For the second start in a row John Lannan looked like the pitcher that made him the clubs best starter in 2008 and 2009. The lefty pitched seven strong innings, scattering seven hits and allowed only one earned run. While Lannan only struck out one batter, he overcame one of his biggest deamons of the season by walking no batters on the night.
The 25-year-old had struggled with his command this season. A pitcher who made a career off of painting corners and making batters chase junk, Lannan has had poor command over his pitches this year, forcing him to make up for missed strikes with pitches over the plate. In 10 starts this season he has a career high 4.20 BB/9, which is terrible, and his 2.91 K/9 is also the worst of his career. While Lannan may be able to live without the strikeouts, he can not live with the walks.
Things are looking up for the lefty, however. He has allowed two or fewer earned runs in his last three starts.

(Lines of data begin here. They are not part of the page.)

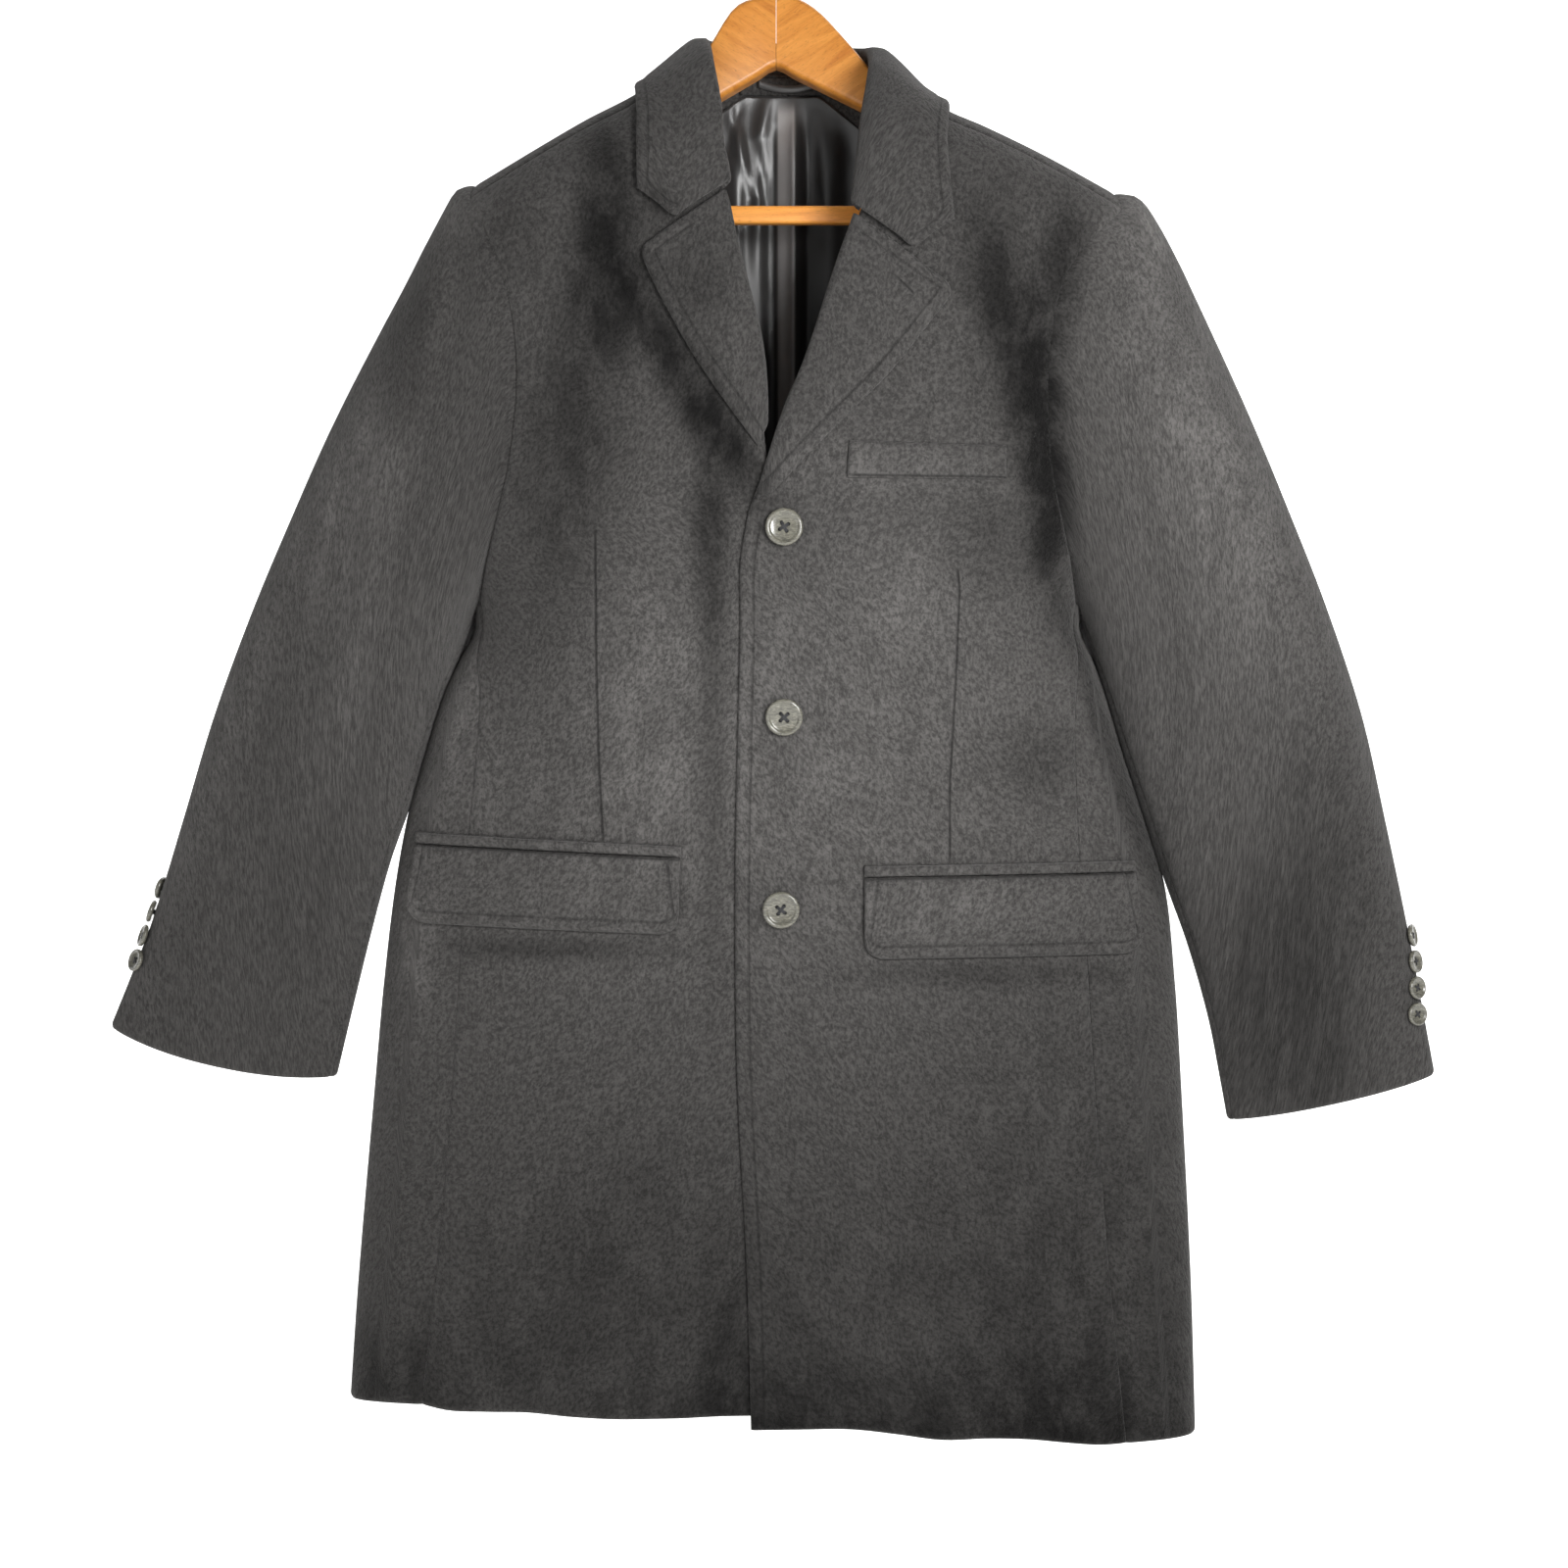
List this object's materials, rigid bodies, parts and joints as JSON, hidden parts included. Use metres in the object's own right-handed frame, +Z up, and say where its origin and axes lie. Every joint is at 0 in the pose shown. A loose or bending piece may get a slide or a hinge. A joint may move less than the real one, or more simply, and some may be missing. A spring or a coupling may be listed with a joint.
{
  "type": "wool overcoat on a wooden hanger",
  "caption": "Single-breasted knee-length wool overcoat with notch lapels, flap pockets and a breast welt, buttoned, hanging on a contoured wooden hanger with a trouser bar.",
  "frame": {"origin": "inner top of the hanger's hook, where it rests on a rod", "axes": "+Z up, the coat's front faces -Y, the wearer's left is +X"},
  "size_m": [0.8944, 0.1505, 1.046],
  "materials": {
    "wool": "napped charcoal wool",
    "lining": "dark satin",
    "buttons": "dark horn grey, polished",
    "hanger_wood": "varnished honey wood",
    "hook_steel": "polished steel wire"
  },
  "bodies": {
    "root": {"front_right": "wool", "back_right": "wool", "side_right": "wool", "sleeve_top_right": "wool", "sleeve_under_right": "wool", "lapel_right": "wool", "flap_right": "wool", "flap_jet_right": "wool", "front_left": "wool", "back_left": "wool", "side_left": "wool", "sleeve_top_left": "wool", "sleeve_under_left": "wool", "lapel_left": "wool", "flap_left": "wool", "flap_jet_left": "wool", "collar_leaf": "wool", "collar_stand": "wool", "breast_welt": "wool", "neck_facing": "wool", "lining_back": "lining", "hanging_loop": "lining", "button_front_1": "buttons", "button_front_2": "buttons", "button_front_3": "buttons", "button_cuff_right_1": "buttons", "button_cuff_right_2": "buttons", "button_cuff_right_3": "buttons", "button_cuff_right_4": "buttons", "button_cuff_left_1": "buttons", "button_cuff_left_2": "buttons", "button_cuff_left_3": "buttons", "button_cuff_left_4": "buttons", "hanger_arm_right": "hanger_wood", "hanger_arm_left": "hanger_wood", "hanger_bar": "hanger_wood", "hanger_hook": "hook_steel"}
  },
  "joints": []
}
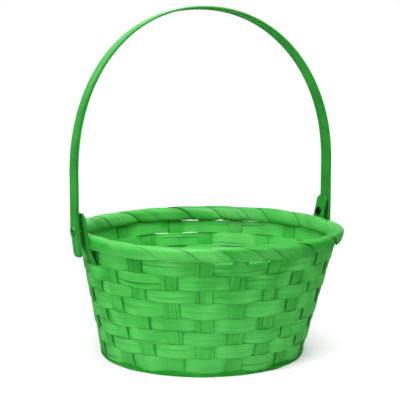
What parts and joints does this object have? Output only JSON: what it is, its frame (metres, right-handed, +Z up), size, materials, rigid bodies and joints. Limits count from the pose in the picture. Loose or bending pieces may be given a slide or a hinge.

The Nationals bats came out to support Lannan early Friday night. Josh Willingham helped give the Nationals an early lead with a fourth inning three-run homer, and Ian Desmond extended that lead to 4-0 with a solo shot in the seventh inning. While the Nationals only recorded six hits on the night, they managed to score five runs with only eight runners reaching base total.
As you can see the Nationals took control of the game until Matt Capps had a terrible 9th inning.
-Lannan was the most valuable pitcher with .207 WPA
-Willingham was by far the most valuable hitter with a .313 WPA
-Matt Capps escaped with a .030 WPA despite his roller coaster performance, but that's only because he made big outs, despite the fact that he was the one who put himself in the high risk situation.
-Entering the 9th inning the Padres had a 3% chance of winning. At the worst of Matt Capps' performance, they had a 47% chance of winning. That's the opposite of a closers job.